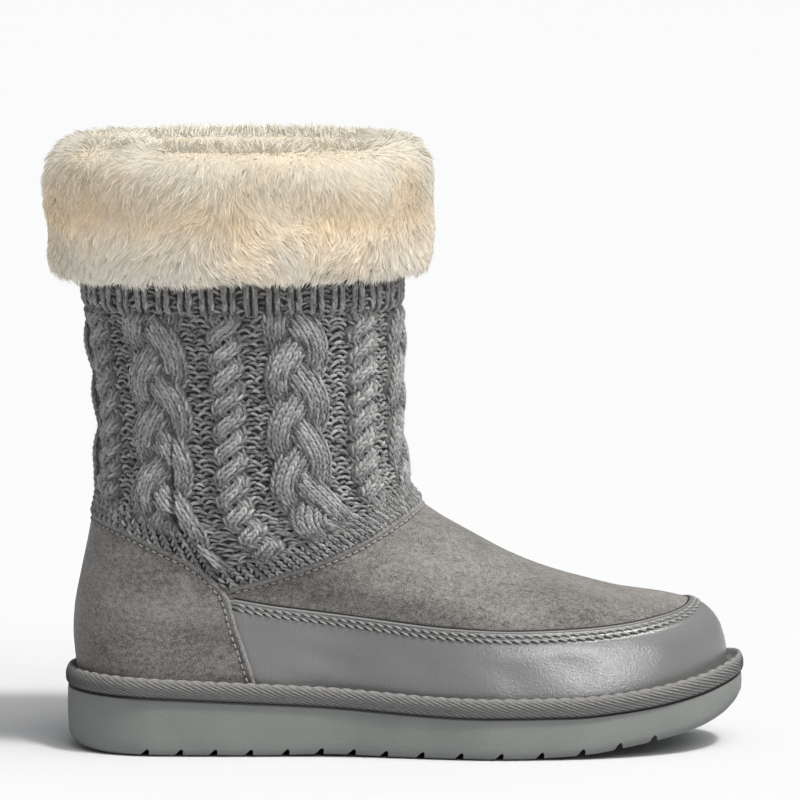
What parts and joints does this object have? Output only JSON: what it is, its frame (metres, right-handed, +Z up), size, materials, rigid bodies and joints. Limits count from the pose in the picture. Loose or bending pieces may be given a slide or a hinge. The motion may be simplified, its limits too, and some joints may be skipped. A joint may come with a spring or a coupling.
{
  "type": "snow boot",
  "caption": "Mid-calf pull-on snow boot for the right foot: cable-knit shaft under a turned-down fur cuff, suede vamp and heel counter, leather toe guard, corded welt and flat lugged sole.",
  "frame": {"origin": "on the floor, at the centre of the boot's bounding box seen from above", "axes": "+X points from heel to toe, +Y to the inner (medial) side of the right foot, +Z up"},
  "size_m": [0.2816, 0.1246, 0.2435],
  "materials": {
    "sole_rubber": "matte",
    "welt_cord": "matte",
    "insole_felt": "matte",
    "suede": "matte",
    "guard_leather": "satin",
    "knit_wool": "matte",
    "fur": "matte"
  },
  "bodies": {
    "root": {"outsole": "sole_rubber", "welt": "welt_cord", "insole": "insole_felt", "upper": "suede", "toe_guard": "guard_leather", "heel_counter": "suede", "knit_shaft": "knit_wool", "fur_cuff": "fur"}
  },
  "joints": []
}
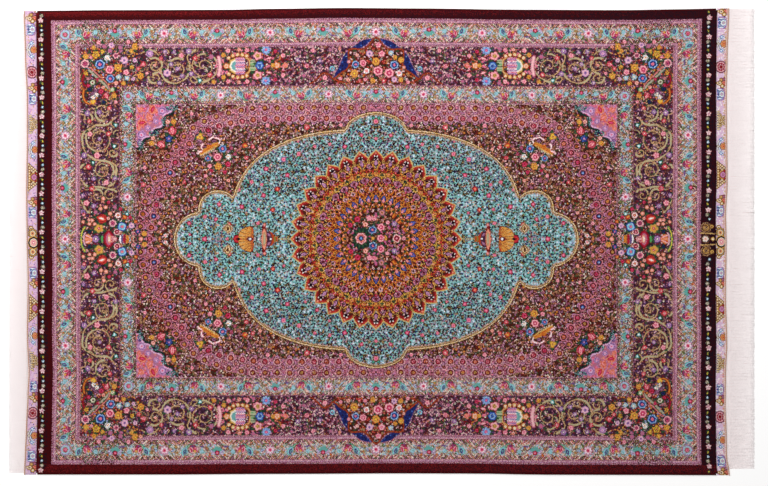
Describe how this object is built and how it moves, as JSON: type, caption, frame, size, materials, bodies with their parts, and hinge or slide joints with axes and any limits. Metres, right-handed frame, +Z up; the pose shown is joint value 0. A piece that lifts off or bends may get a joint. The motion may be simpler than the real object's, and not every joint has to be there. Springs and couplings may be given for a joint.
{
  "type": "persian rug",
  "caption": "Rectangular hand-knotted rug lying flat, with overcast side edges, a flat-woven band and a twined edging at each end, and warp fringes.",
  "frame": {"origin": "on the floor under the middle of the rug's box, with both fringes", "axes": "+X along the rug's length to the end with the longer fringe, +Y across its width, +Z up out of the pile"},
  "size_m": [2.2002, 1.3778, 0.005],
  "materials": {
    "knotted_silk": "cut silk pile, sheared short",
    "maroon_silk": "overcast silk yarn",
    "lilac_silk": "flat weave",
    "gold_silk": "twined silk yarn",
    "undyed_silk": "loose warp ends"
  },
  "bodies": {
    "root": {"panel": "knotted_silk", "selvedge_far": "maroon_silk", "selvedge_near": "maroon_silk", "kilim_left": "lilac_silk", "kilim_right": "lilac_silk", "edging_left": "gold_silk", "edging_right": "gold_silk", "fringe_left": "undyed_silk", "fringe_right": "undyed_silk"}
  },
  "joints": []
}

+ + +

Copy out every line of the listing that includes the string "type".

  "type": "snow boot",
Describe how this object is built and how it moves, as JSON: type, caption, frame, size, materials, bodies with their parts, and hinge or slide joints with axes and any limits. Metres, right-handed frame, +Z up; the pose shown is joint value 0. A piece that lifts off or bends may get a joint. The motion may be simpler than the real object's, and not every joint has to be there. Springs and couplings may be given for a joint.
  "type": "persian rug",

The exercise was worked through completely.